The song was made Record of the Week on BBC Radio 2 and added to the BBC Radio 2, BBC 6 Music and XFM playlists.

==Music video==
The music video, directed by Alex Smith, was premiered on GMTV on 26 August 2010. It is set in a 1970s chess tournament and stars actor Michael Sheen, who portrays an American chess master (although playing with a Welsh flag), opposite a Soviet chess master portrayed by actress Anna Friel. The entire video unfolds in slight slow motion. The match is interrupted when the two mount the chess table and kiss passionately (coinciding with the guitar solo) as the studio audience looks on aghast.

==Reception==
The single was enthusiastically received by BBC Wales' James McLaren, who stated "Well I like it, I really do. It's got a theatrical pop verve to it. A sweeping string-laden hook, classic Bradders growly verse and a widdly solo in the middle eight.
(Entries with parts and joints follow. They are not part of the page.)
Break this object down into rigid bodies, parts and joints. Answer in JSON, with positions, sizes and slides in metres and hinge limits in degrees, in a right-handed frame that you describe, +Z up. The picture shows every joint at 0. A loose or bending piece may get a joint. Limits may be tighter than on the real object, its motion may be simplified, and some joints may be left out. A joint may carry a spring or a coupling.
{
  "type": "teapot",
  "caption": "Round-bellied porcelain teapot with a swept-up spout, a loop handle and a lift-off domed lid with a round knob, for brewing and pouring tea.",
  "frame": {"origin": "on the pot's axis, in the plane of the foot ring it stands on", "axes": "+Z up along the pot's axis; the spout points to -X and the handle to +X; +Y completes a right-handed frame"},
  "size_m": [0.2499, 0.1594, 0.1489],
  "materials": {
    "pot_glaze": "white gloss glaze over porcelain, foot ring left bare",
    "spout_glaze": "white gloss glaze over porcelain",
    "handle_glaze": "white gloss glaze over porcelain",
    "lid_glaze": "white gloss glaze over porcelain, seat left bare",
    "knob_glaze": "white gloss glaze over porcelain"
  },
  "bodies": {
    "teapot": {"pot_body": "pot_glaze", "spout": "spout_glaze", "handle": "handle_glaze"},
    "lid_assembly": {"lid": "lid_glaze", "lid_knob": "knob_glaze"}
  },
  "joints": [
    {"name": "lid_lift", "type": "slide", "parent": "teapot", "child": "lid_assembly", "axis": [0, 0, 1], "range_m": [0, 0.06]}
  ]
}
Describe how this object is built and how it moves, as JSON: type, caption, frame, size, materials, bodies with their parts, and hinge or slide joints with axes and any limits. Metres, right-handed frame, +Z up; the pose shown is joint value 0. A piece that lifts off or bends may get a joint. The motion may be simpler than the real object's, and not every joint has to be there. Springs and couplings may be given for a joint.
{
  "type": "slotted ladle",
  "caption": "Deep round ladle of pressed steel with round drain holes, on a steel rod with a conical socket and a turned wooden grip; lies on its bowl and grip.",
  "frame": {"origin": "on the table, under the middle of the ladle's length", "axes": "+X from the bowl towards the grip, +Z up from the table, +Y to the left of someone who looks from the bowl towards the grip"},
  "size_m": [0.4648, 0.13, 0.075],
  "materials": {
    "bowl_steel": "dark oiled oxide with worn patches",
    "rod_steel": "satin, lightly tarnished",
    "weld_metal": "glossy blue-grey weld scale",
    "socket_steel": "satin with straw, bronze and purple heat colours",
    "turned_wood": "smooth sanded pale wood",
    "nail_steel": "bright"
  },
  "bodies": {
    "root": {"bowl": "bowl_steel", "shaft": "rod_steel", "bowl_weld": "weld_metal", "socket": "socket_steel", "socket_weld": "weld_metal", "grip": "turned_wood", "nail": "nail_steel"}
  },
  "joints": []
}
The melody is simple but delivered with classic Manics panache." This Is Fake DIY described it: "It's simple, it's catchy and it's enjoyable, and will have many casual radio listeners rifling through their back catalogue to discover what they've been missing all these years." The NME commented that it had "nostalgia...but also an unmistakable sense of vitality and urgency". In an early review of the album, the NME described the track as "quite literally the daftest, campest, most outlandish stadium pop song the Manics have ever put their minds to. But in a really excellent way, with one of those choruses you only need to hear once to remember forever." The Fly called it a "brilliant start" to the album, saying that it "sets out its grandiose stall from the off as James Dean Bradfield's FM-friendly riff gives way to a warm orchestral flourish".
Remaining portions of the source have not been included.